__Exercise__: Every line below is to be quoted exactly, with nothing added or dropped.

__Data segment__:

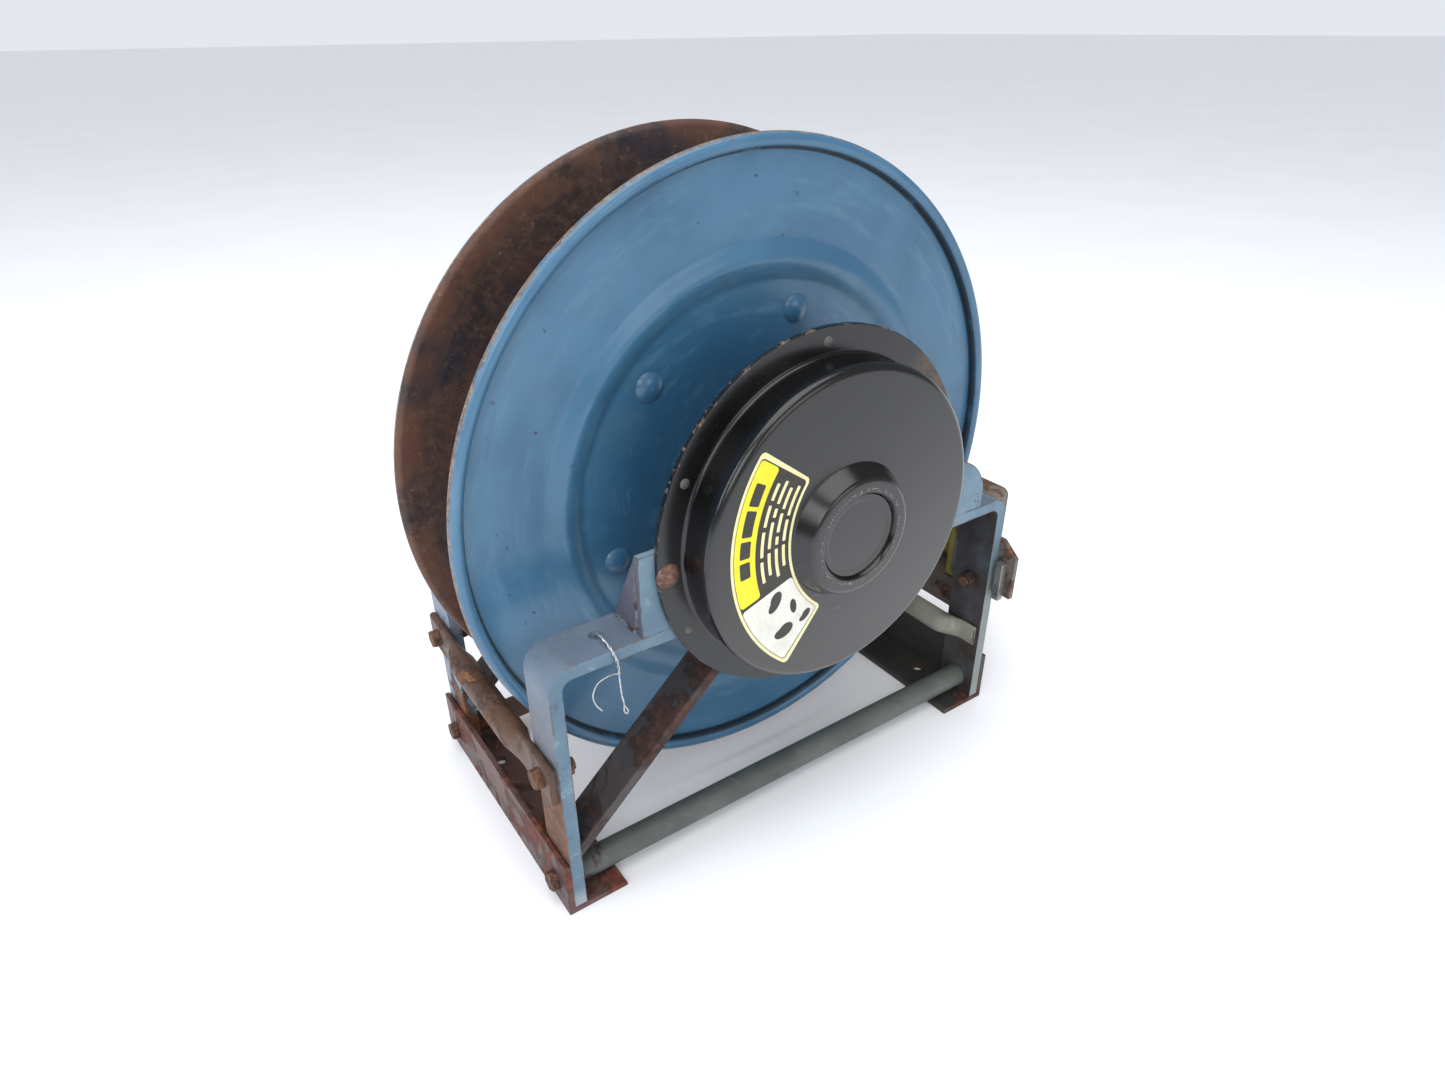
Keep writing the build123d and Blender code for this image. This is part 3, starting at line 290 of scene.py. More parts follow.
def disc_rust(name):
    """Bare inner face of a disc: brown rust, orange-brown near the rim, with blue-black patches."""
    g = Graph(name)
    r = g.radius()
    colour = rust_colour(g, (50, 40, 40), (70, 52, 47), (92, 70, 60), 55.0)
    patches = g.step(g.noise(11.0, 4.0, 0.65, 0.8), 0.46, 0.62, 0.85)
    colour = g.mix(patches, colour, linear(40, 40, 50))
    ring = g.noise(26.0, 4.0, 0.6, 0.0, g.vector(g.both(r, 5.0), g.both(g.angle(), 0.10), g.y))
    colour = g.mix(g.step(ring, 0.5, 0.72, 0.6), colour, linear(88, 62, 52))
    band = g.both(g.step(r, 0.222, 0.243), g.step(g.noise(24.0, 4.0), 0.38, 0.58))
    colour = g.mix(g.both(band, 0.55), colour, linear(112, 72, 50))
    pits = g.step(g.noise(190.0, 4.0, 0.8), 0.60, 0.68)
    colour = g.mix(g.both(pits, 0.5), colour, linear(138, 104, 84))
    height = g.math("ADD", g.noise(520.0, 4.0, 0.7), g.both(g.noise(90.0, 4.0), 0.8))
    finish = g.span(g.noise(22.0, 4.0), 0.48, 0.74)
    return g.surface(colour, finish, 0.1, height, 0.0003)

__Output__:
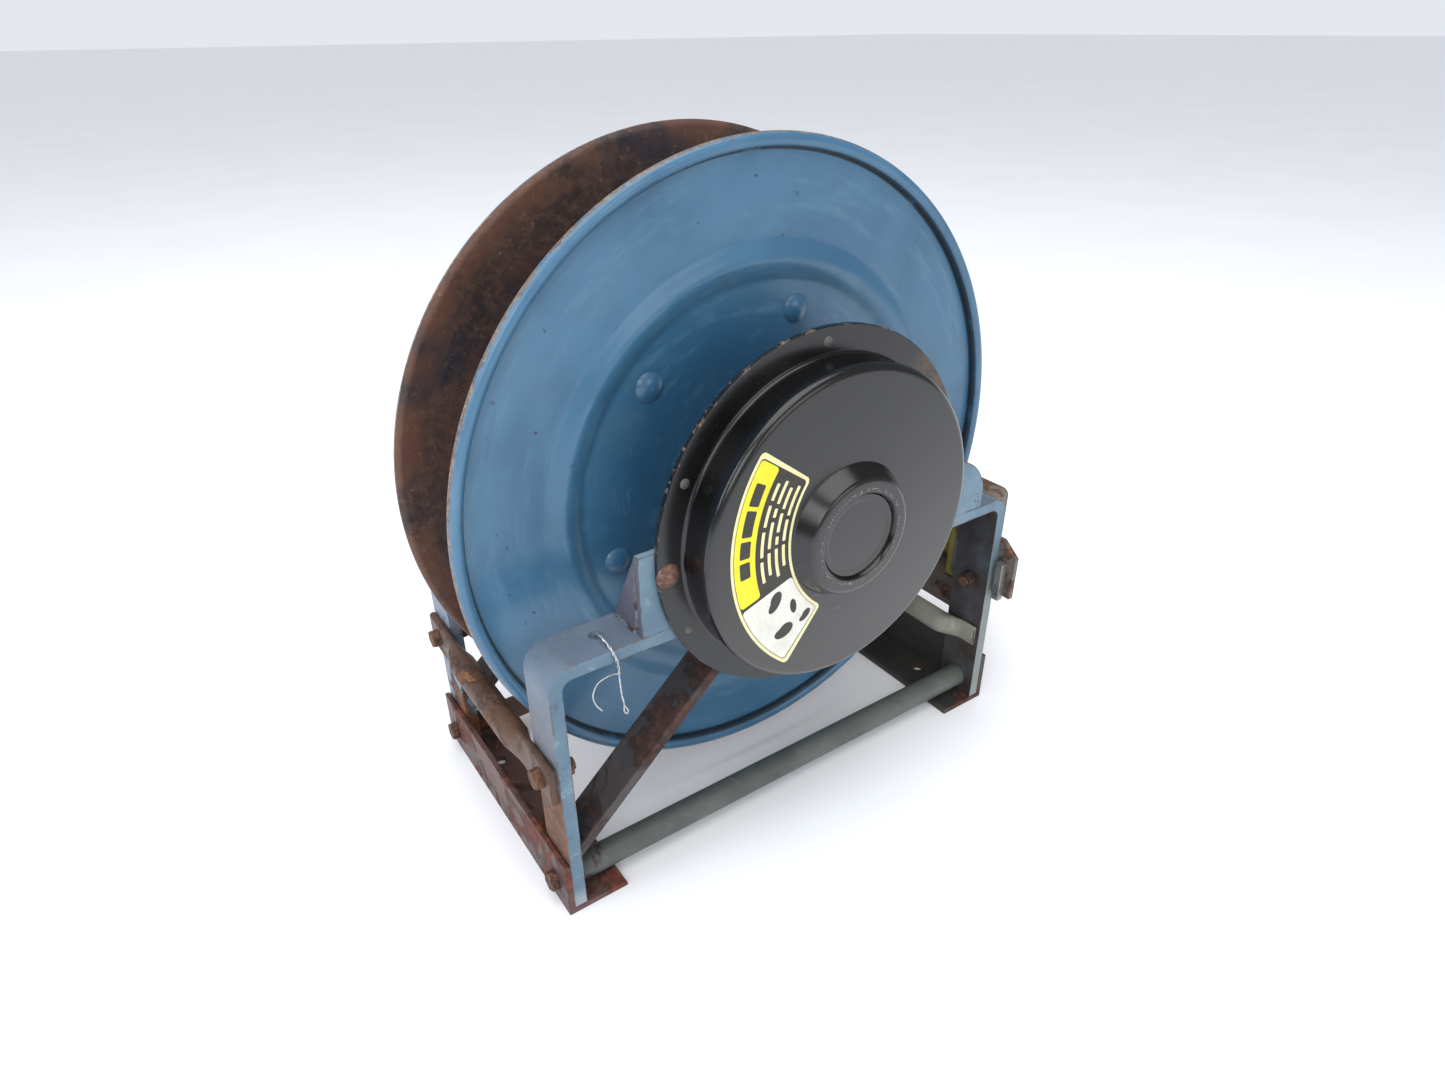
Keep writing the build123d and Blender code for this image. This is part 3, starting at line 290 of scene.py. More parts follow.
def disc_rust(name):
    """Bare inner face of a disc: brown rust, orange-brown near the rim, with blue-black patches."""
    g = Graph(name)
    r = g.radius()
    colour = rust_colour(g, (50, 40, 40), (70, 52, 47), (92, 70, 60), 55.0)
    patches = g.step(g.noise(11.0, 4.0, 0.65, 0.8), 0.46, 0.62, 0.85)
    colour = g.mix(patches, colour, linear(40, 40, 50))
    ring = g.noise(26.0, 4.0, 0.6, 0.0, g.vector(g.both(r, 5.0), g.both(g.angle(), 0.10), g.y))
    colour = g.mix(g.step(ring, 0.5, 0.72, 0.6), colour, linear(88, 62, 52))
    band = g.both(g.step(r, 0.222, 0.243), g.step(g.noise(24.0, 4.0), 0.38, 0.58))
    colour = g.mix(g.both(band, 0.55), colour, linear(112, 72, 50))
    pits = g.step(g.noise(190.0, 4.0, 0.8), 0.60, 0.68)
    colour = g.mix(g.both(pits, 0.5), colour, linear(138, 104, 84))
    height = g.math("ADD", g.noise(520.0, 4.0, 0.7), g.both(g.noise(90.0, 4.0), 0.8))
    finish = g.span(g.noise(22.0, 4.0), 0.48, 0.74)
    return g.surface(colour, finish, 0.1, height, 0.0003)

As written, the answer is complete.